Coppicing more ash in the 'Secret Garden' (now pig paddock)
So why don't we hunt him down and kill him? Well, If I'm honest, I have 'done' 3 and I have now no more stomach for this work. I hate that they kill chickens but I hate having to get them shot, seeing that beautiful and so dog-like shape change from an animated, lovely living thing, in an instant, (Bang!) into a limp shape, steam rising from its mouth as it cools down. I know I needed to kill my Daylight Raider, who would have given us no peace, but the '5 Acre Fox', I am sure had no part of this. The whin-scrub family always came and went up and down the bank-fields; this guy from away across the fields to our West. I think this guy will do me no harm as long as he stays a nocturnal 'scaredy cat'. So I decided to cut him some slack and do a deal with him.


Yes, I know. I was out with the dogs on the Friday evening at 10 pm and saw him, as usual, way off so I heard myself calling to him and then talking to him as he stayed there, blinking occasionally, as if he was listening to me and trying to work out what was going on. Was I going to let the dogs go after him or pepper his butt with shot? "OK", I said, "you got away with it this time. If you can stay out of our cross-wires till Sunday Night, we are calling off the campaign. If you stay scared and nocturnal and don't catch any of my chickens then you can live". He heard. He blinked a couple of times more, then vanished, presumably through the gappy hawthorn hedge and off home, where ever that may be.

Pulmonaria (lungwort) coming into flower.
I also realise that this may have been folly, that he/she will grow up and get hungry and possibly as brave and reckless as our Daylight Raider, but if that happens, then we can always call the guns back in and swing back into action. I have not seen him, nor have the dogs picked up any scent for the last few nights, since the thaw. Perhaps we should have hunted him down, but I do not want this 'mission' to 'creep' from killing a nuisance fox, to trying to eradicate foxes from the townland. I suspect we'd not win that one anyway. I have my doubts about whether we'd even 'get' this one, that's a big field and has none of the restricted 'creep-in-under-the-fence' access of the Bank Field(s) and our sheep fencing.

The pig ark is ready, but when will we
get the pigs?
As to 'eyes', I got quite good at eyes over the fortnight. The fox with his yellow-green, slitty, close together, blinking eyes is easy to distinguish from the local competition. Blue the cat has big round eyes which reflect back more a blue-green in the LED head-torch beam, plus he tends to sit there, gazing at you across the lawn, unblinking (as opposed to running away) and then comes bouncing across towards you, which the foxes don't tend to do (!). The sheeps' eyes are much further apart, being on the sides of the animals head and are a dull blue-green plus, easy to spot, there are 3 pairs of them, 2 pairs on tall animals and a little, smaller pair, lower to the ground. 'Feste' the lamb of course. As another clue, as soon as they see us they set up calling, 'baaa-ing' for a late supper or in protest at no longer being allowed to sleep indoors.

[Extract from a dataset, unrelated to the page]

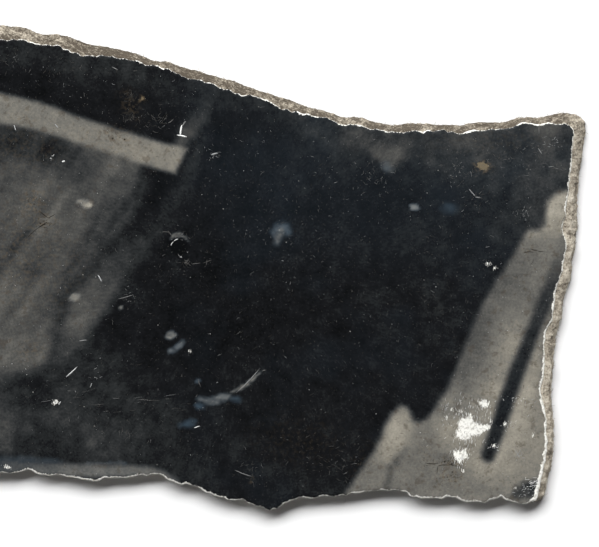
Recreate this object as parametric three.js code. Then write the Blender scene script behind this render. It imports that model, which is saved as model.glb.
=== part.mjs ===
// Torn piece of a mounted black-and-white photographic print, lying face up on its back.
//
// Two pieces make it up: a thick grey pulp board, and a print on white coated paper that is
// pasted flat on the board's front. It was torn on all sides. Along the top, the right and
// the left end the tear slopes outwards, so that the board's fibrous core stands out past
// the print as a fringe. Along the bottom the board is undercut beneath the print.
//
// Millimetres. +X runs to the right across the picture, +Y up it and +Z out of it. The
// origin is on the surface that it lies on, under the middle of its bounding box.
import * as THREE from "three";

const boardThickness = 1.6;
const printThickness = 0.25;
const rimWidth = 0.24; // white paper laid bare all round, where the picture layer broke back
const rimRagged = 0.05; // how far the picture's edge wanders across the rim
const rimDrop = 0.12; // how far the white rim slopes down from the picture
const pointSpacing = 0.8; // between neighbouring points of a torn edge
const slopeReach = 2.4; // half the length of edge that sets which way the edge faces

// The torn edge of the print, clockwise from the upper left corner, as [x, y, fringe] along
// the middle of its white rim. x counts from the left end and y from the lowest tip. The
// fringe is how far the board's core stands out there, negative where it is undercut.
const tornEdge = [
  // top, sagging in one long curve towards the right
  [3.6, 71.2, 1.7],
  [8.6, 71.4, 1.8],
  [13.6, 70.6, 2.1],
  [16.6, 70.4, 2.1],
  [19.0, 69.7, 1.8],
  [22.3, 69.5, 1.8],
  [23.9, 68.9, 1.9],
  [26.5, 68.1, 1.8],
  [29.4, 68.0, 1.5],
  [32.8, 67.4, 1.4],
  [34.6, 67.1, 1.1],
  [36.1, 66.4, 1.1],
  [38.5, 66.1, 1.2],
  [41.2, 64.9, 1.4],
  [44.0, 64.4, 1.2],
  [46.9, 63.1, 1.7],
  [49.6, 62.2, 1.7],
  [53.4, 61.3, 1.4],
  [55.0, 60.4, 1.8],
  [58.5, 59.5, 1.4],
  [62.6, 58.7, 1.1],
  [65.1, 57.7, 1.3],
  [66.6, 57.6, 1.5],
  [69.5, 57.1, 1.3],
  [72.3, 56.8, 0.9],
  [75.1, 56.8, 1.3],
  [79.0, 56.8, 1.1],
  [82.9, 56.5, 1.3],
  [86.2, 57.0, 1.3],
  [89.0, 57.0, 1.3],
  [91.6, 57.7, 1.2],
  [95.4, 57.8, 1.3],
  [98.1, 57.9, 1.9],
  // right, leaning inwards towards the foot
  [99.4, 57.1, 2.5],
  [99.4, 55.0, 1.8],
  [99.3, 52.5, 1.3],
  [98.8, 48.6, 1.2],
  [98.4, 45.0, 1.6],
  [98.2, 43.3, 2.0],
  [97.7, 42.0, 2.3],
  [98.1, 40.0, 1.4],
  [97.6, 37.3, 1.1],
  [97.3, 35.3, 1.2],
  [96.4, 32.0, 1.1],
  [96.3, 29.0, 1.0],
  [95.4, 26.7, 1.2],
  [95.1, 24.0, 1.2],
  [95.2, 21.0, 1.2],
  [94.6, 18.3, 1.3],
  [95.1, 15.0, 1.0],
  [95.5, 12.0, 0.8],
  [95.5, 9.3, 0.8],
  [95.1, 6.8, 0.9],
  [94.5, 3.8, 0.8],
  [94.3, 2.2, 0.9],
  // bottom, with one blunt tip pointing down
  [93.3, 1.2, -0.1],
  [90.5, 1.4, -0.5],
  [88.9, 1.9, -0.5],
  [85.7, 1.3, -0.5],
  [83.4, 1.5, -0.5],
  [81.0, 2.1, -0.5],
  [78.7, 1.8, -0.5],
  [76.0, 2.1, -0.6],
  [73.2, 3.1, -0.6],
  [68.9, 2.8, -0.6],
  [65.2, 2.3, -0.6],
  [61.0, 2.2, -0.6],
  [57.6, 1.6, -0.6],
  [56.0, 0.9, -0.5],
  [54.1, 0.0, -0.4],
  [52.6, 0.6, -0.5],
  [50.8, 1.5, -0.6],
  [46.3, 2.0, -0.7],
  [44.3, 3.0, -0.7],
  [43.0, 3.7, -0.7],
  [40.6, 3.9, -0.7],
  [38.9, 4.8, -0.7],
  [36.4, 5.4, -0.7],
  [34.4, 5.3, -0.7],
  [31.0, 5.0, -0.7],
  [27.0, 4.5, -0.7],
  [24.6, 4.8, -0.7],
  [22.4, 5.5, -0.7],
  [19.8, 5.4, -0.7],
  [18.6, 5.9, -0.7],
  [14.5, 5.8, -0.7],
  [9.0, 5.4, -0.6],
  // left end, in long shallow bites
  [4.9, 5.9, 0.3],
  [3.9, 7.5, 0.9],
  [4.3, 12.0, 1.2],
  [2.9, 18.5, 1.3],
  [3.3, 25.0, 1.0],
  [1.7, 33.0, 1.4],
  [2.6, 40.5, 1.2],
  [1.6, 48.0, 1.1],
  [2.4, 56.0, 1.5],
  [1.8, 63.0, 1.2],
  [2.3, 69.0, 1.3],
];

// How the torn board stands out through its thickness: height as a share of the thickness,
// reach as a share of the fringe, and how ragged that layer is in millimetres.
const boardLayers = [
  { height: 0.0, reach: 0.88, ragged: 0.12 },
  { height: 0.16, reach: 1.0, ragged: 0.16 },
  { height: 0.45, reach: 0.8, ragged: 0.14 },
  { height: 0.78, reach: 0.5, ragged: 0.1 },
  { height: 1.0, reach: 0.22, ragged: 0.03 },
];
const undersideReach = 0.04; // the same share for the underside of the print's paper

// A repeatable number from -1 to 1 for each whole number and layer.
function hash(index, layer) {
  const s = Math.sin(index * 127.1 + layer * 311.7) * 43758.5453;
  return 2 * (s - Math.floor(s)) - 1;
}

// Smooth noise from -1 to 1 along a loop of the given length, with one swell per stretch.
function ragged(distance, length, stretch, layer) {
  const count = Math.round(length / stretch);
  const place = (distance / length) * count;
  const from = Math.floor(place);
  const t = place - from;
  const ease = t * t * (3 - 2 * t);
  return THREE.MathUtils.lerp(hash(from % count, layer), hash((from + 1) % count, layer), ease);
}

// The torn edge as evenly spaced stations: where it is, which way is out, and its fringe.
function edgeStations() {
  const anchors = tornEdge.map(([x, y, fringe]) => new THREE.Vector3(x, y, fringe));
  const curve = new THREE.CatmullRomCurve3(anchors, true, "centripetal");
  curve.arcLengthDivisions = 20 * anchors.length;
  const length = curve.getLength();
  const count = Math.round(length / pointSpacing);
  const points = curve.getSpacedPoints(count).slice(0, count);
  const span = Math.round(slopeReach / pointSpacing);
  return points.map((point, i) => {
    const before = points[(i - span + count) % count];
    const after = points[(i + span) % count];
    const out = new THREE.Vector2(before.y - after.y, after.x - before.x).normalize();
    return { point, out, fringe: point.z, distance: (i / count) * length, length };
  });
}

// One level ring: the stations moved outwards by offset(station), at height z.
function ring(stations, z, offset) {
  return stations.map((station) => {
    const away = offset(station);
    return new THREE.Vector3(
      station.point.x + station.out.x * away,
      station.point.y + station.out.y * away,
      z,
    );
  });
}

// A closed solid through rings of equal count, from the lowest to the highest, with a flat
// face on the first and the last.
function solidThrough(rings) {
  const count = rings[0].length;
  const triangles = [];
  for (let level = 0; level + 1 < rings.length; level++) {
    for (let i = 0; i < count; i++) {
      const next = (i + 1) % count;
      const [a, b] = [level * count + i, level * count + next];
      const [c, d] = [a + count, b + count];
      triangles.push(a, c, b, b, c, d);
    }
  }
  const face = (points) => THREE.ShapeUtils.triangulateShape(points, []);
  const flat = (points) => points.map((p) => new THREE.Vector2(p.x, p.y));
  const top = (rings.length - 1) * count;
  for (const [a, b, c] of face(flat(rings[0]))) triangles.push(a, c, b);
  for (const [a, b, c] of face(flat(rings.at(-1)))) triangles.push(top + a, top + b, top + c);
  const geometry = new THREE.BufferGeometry().setFromPoints(rings.flat());
  geometry.setIndex(triangles);
  geometry.computeVertexNormals();
  return geometry;
}

// Grey pulp board, torn through its thickness into ragged, sloping layers.
function mountBoard(stations) {
  const rings = boardLayers.map((layer, number) =>
    ring(stations, layer.height * boardThickness, (station) => {
      const { distance, length } = station;
      const coarse = ragged(distance, length, 3.1, number);
      const fine = ragged(distance, length, 1.3, number + boardLayers.length);
      return station.fringe * layer.reach + layer.ragged * (0.6 * coarse + 0.4 * fine);
    }),
  );
  const material = new THREE.MeshStandardMaterial({ color: 0x9a9180, roughness: 0.95 });
  return named("mount_board", solidThrough(rings), material);
}

// The print: its paper's underside, the white rim that shows all round, and the picture.
function photographicPrint(stations) {
  const top = boardThickness + printThickness;
  const rings = [
    ring(stations, boardThickness, ({ fringe }) => rimWidth / 2 + fringe * undersideReach),
    ring(stations, top - rimDrop, () => rimWidth / 2),
    ring(stations, top, ({ distance, length }) => {
      return -rimWidth / 2 - rimRagged * ragged(distance, length, 2.2, 20);
    }),
  ];
  const material = new THREE.MeshStandardMaterial({ color: 0x1d1f23, roughness: 0.25 });
  return named("photographic_print", solidThrough(rings), material);
}

function named(name, geometry, material) {
  const mesh = new THREE.Mesh(geometry, material);
  mesh.name = name;
  return mesh;
}

const stations = edgeStations();
const tornPrint = new THREE.Group();
tornPrint.add(mountBoard(stations), photographicPrint(stations));

// Puts the origin under the middle of the whole piece.
const box = new THREE.Box3().setFromObject(tornPrint);
const middle = box.getCenter(new THREE.Vector3());
for (const piece of tornPrint.children) piece.geometry.translate(-middle.x, -middle.y, 0);

export default tornPrint;
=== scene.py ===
import math

import bpy
import numpy as np
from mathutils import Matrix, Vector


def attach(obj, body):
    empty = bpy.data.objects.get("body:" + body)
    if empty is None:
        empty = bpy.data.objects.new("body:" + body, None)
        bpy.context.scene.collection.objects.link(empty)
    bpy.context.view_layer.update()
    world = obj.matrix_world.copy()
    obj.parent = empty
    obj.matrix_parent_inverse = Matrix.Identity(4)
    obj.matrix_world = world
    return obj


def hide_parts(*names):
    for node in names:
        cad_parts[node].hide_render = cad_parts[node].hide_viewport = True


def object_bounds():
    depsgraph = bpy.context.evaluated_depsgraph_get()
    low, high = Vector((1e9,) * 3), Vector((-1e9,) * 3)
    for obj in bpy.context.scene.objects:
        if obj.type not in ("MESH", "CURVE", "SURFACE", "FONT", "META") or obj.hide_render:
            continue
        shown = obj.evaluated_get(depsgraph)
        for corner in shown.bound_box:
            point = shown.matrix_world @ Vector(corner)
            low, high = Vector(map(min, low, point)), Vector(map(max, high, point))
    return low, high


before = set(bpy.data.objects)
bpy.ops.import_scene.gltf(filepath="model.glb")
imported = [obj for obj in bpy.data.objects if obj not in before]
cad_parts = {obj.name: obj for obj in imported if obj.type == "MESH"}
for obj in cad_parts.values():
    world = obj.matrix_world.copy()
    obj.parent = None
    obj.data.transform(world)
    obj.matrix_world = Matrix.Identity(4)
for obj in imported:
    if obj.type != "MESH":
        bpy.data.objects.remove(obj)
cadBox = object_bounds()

mm = 0.001
fullTurn = 2 * math.pi

# The photograph looks straight down on the part. Places in the picture are given in the
# photograph's own pixels, x to the right and y down, and sizes in millimetres.
view = dict(
    width=599,
    height=547,
    pixel=0.15 * mm,
    pastEdge=13.36 * mm,  # how much of the part lies past the photograph's left edge
    margin=3.16 * mm,  # from the photograph's upper edge down to the part's highest point
    lens=200,  # mm, long enough that the view is nearly parallel
    sensor=36,
)
viewLeft = cadBox[0].x + view["pastEdge"]
viewTop = cadBox[1].y + view["margin"]


def fromView(px, py):
    return viewLeft + px * view["pixel"], viewTop - py * view["pixel"]


def toView(x, y):
    return (x - viewLeft) / view["pixel"], (viewTop - y) / view["pixel"]


# Small numpy tools


def ease(value, low, high):  # 0 below low, 1 above high, t*t*(3-2t) between; low may be the larger
    t = np.clip((value - low) / (high - low), 0, 1)
    return t * t * (3 - 2 * t)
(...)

Amusingly different widths, left to right, Lily (no longer pregnant)
Feste and the broad-in-the-beam, in-lamb bulk of Polly.
So what else is new? We have been enjoying more signs of spring with the Pulmonaria in the woods coming into flower but we are, again, a few weeks behind Mentor Anne, who has snowdrops and primroses out already. We have more snow and cold forecast for tomorrow, though. I have been out coppicing some more ash and logging it up, all good work for the chainsaw. I have also been chasing up some possible pig suppliers ready for our 2015 maybe-Berkshires. We are going to have to start some eggy baking - we are getting 2 goose eggs every other day now. It's never dull, this small-holdering.